--- Start INFORMATION SHOWN ---
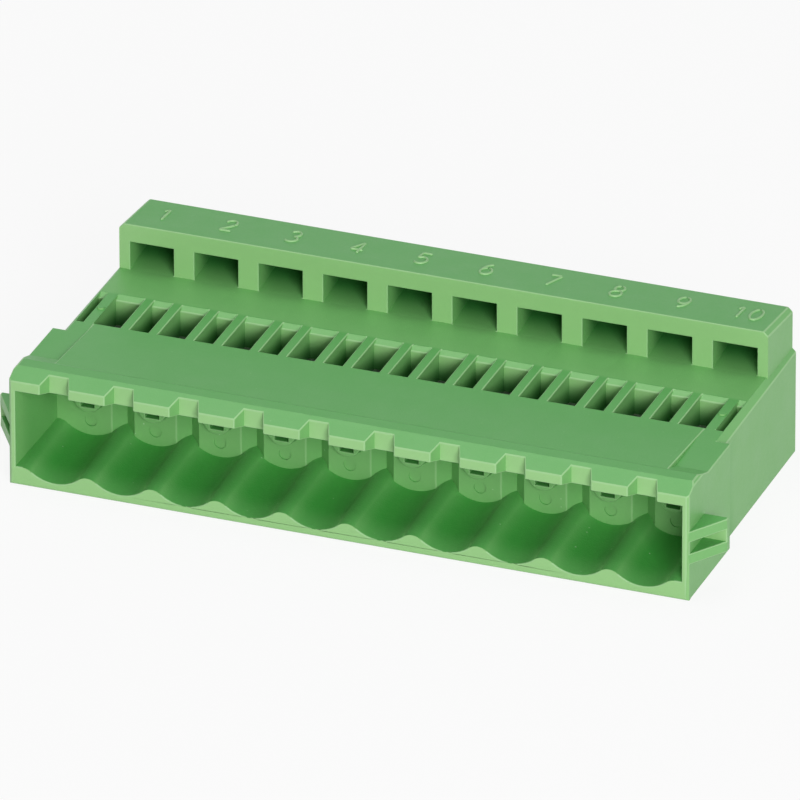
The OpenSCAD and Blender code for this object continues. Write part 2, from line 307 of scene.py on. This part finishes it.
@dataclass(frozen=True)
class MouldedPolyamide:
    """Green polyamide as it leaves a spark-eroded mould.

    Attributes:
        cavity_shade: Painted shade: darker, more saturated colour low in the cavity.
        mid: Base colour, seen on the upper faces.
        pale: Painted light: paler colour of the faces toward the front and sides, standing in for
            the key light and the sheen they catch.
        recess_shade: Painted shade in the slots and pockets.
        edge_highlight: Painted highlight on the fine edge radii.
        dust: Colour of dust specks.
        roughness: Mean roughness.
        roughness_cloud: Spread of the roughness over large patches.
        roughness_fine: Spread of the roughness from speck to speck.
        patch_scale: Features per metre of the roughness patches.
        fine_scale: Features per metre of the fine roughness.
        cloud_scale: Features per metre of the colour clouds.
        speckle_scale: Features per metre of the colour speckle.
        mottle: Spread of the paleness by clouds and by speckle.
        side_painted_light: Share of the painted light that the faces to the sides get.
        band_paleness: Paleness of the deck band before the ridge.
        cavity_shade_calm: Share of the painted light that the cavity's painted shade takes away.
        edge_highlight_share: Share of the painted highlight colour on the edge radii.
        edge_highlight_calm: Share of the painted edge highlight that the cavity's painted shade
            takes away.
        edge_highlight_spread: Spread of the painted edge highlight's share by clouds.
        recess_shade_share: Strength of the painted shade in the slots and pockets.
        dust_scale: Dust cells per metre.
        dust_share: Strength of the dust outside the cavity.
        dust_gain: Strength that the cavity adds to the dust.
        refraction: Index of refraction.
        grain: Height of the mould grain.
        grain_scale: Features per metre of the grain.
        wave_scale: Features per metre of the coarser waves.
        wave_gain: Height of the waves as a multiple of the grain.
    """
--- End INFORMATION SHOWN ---
### REQUIRED TASK
Exactly as written, please reproduce the lines from the first line of the data to the line containing "a spark-eroded mould.", inclusive, and nothing else.

### OUTPUT FOR THIS TASK
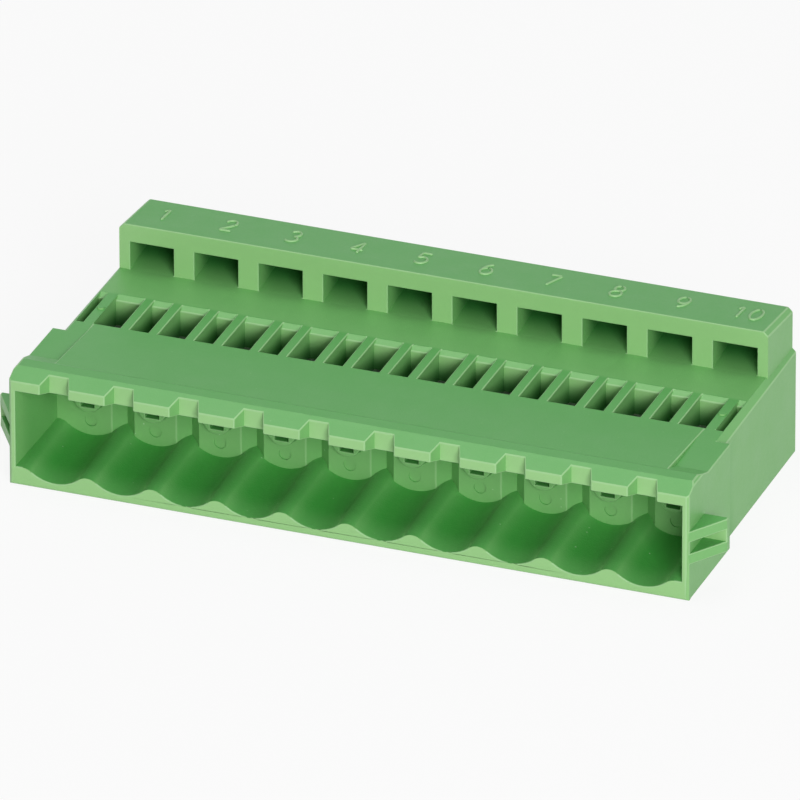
The OpenSCAD and Blender code for this object continues. Write part 2, from line 307 of scene.py on. This part finishes it.
@dataclass(frozen=True)
class MouldedPolyamide:
    """Green polyamide as it leaves a spark-eroded mould.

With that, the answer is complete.